You understand and embrace all parts of being able to be the go-to cake provider for special moments in your market. You skill up and learn all the rules of the game you are in realising that to simply rely on the quality of your baking is to miss the heart of the game entirely.

 

To be granted permission will require a proactive and crystal-clear approach to all the games you are desiring to play in the current season of your life. This includes a full understanding of the rules of the game and a willingness to learn the skills required to win the game. Without this gamification upgrade, you will continue to play all the games you are involved in poorly.

 

4.     A congruent Avatar

 

The word Avatar comes from the Hindu culture and means the embodiment of a persona or ideal. The reason it is on the safety officer’s clipboard is that your current personas are incongruent with the games you are playing.

 

You keep showing up to play basketball wearing your netball skirt. How are you supposed to win if no one is taking you seriously, least of all yourself. Show up like you are the person who is most likely to win the game. Take yourself seriously. Embody the persona of a proven winner.

 

Once you are clear about the games you actively desire to play, then you must develop the persona who is capable of playing these games to win. 

 

Back to baking cakes…If you want to win the cake game, show up as Julia Child. Embody her. Run everything through the filter of - what would Julia do? Get into character and see the kitchen through her eyes.
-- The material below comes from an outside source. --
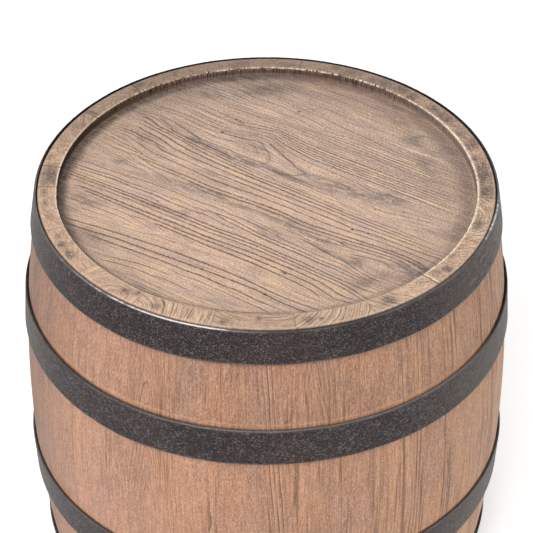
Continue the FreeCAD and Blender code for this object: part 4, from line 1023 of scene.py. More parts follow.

Find an anchor that connects you to her and be your own version of Julia.

 

Being always precedes doing.  – This is the way of the winner.

 

Permission granted

 

Once all four conditions have been satisfied to the standard of the safety officer, the only possible experience is that permission is granted. You are free to succeed in the games you desire to play because your success is now safe.

 

All future experiences of internal resistance, self-sabotage, loss of motivation or clarity can only be due to a new breach in one or more of these four areas. This is the best practice for human motivation pure and simple. Sorry David. You’ve got it wrong.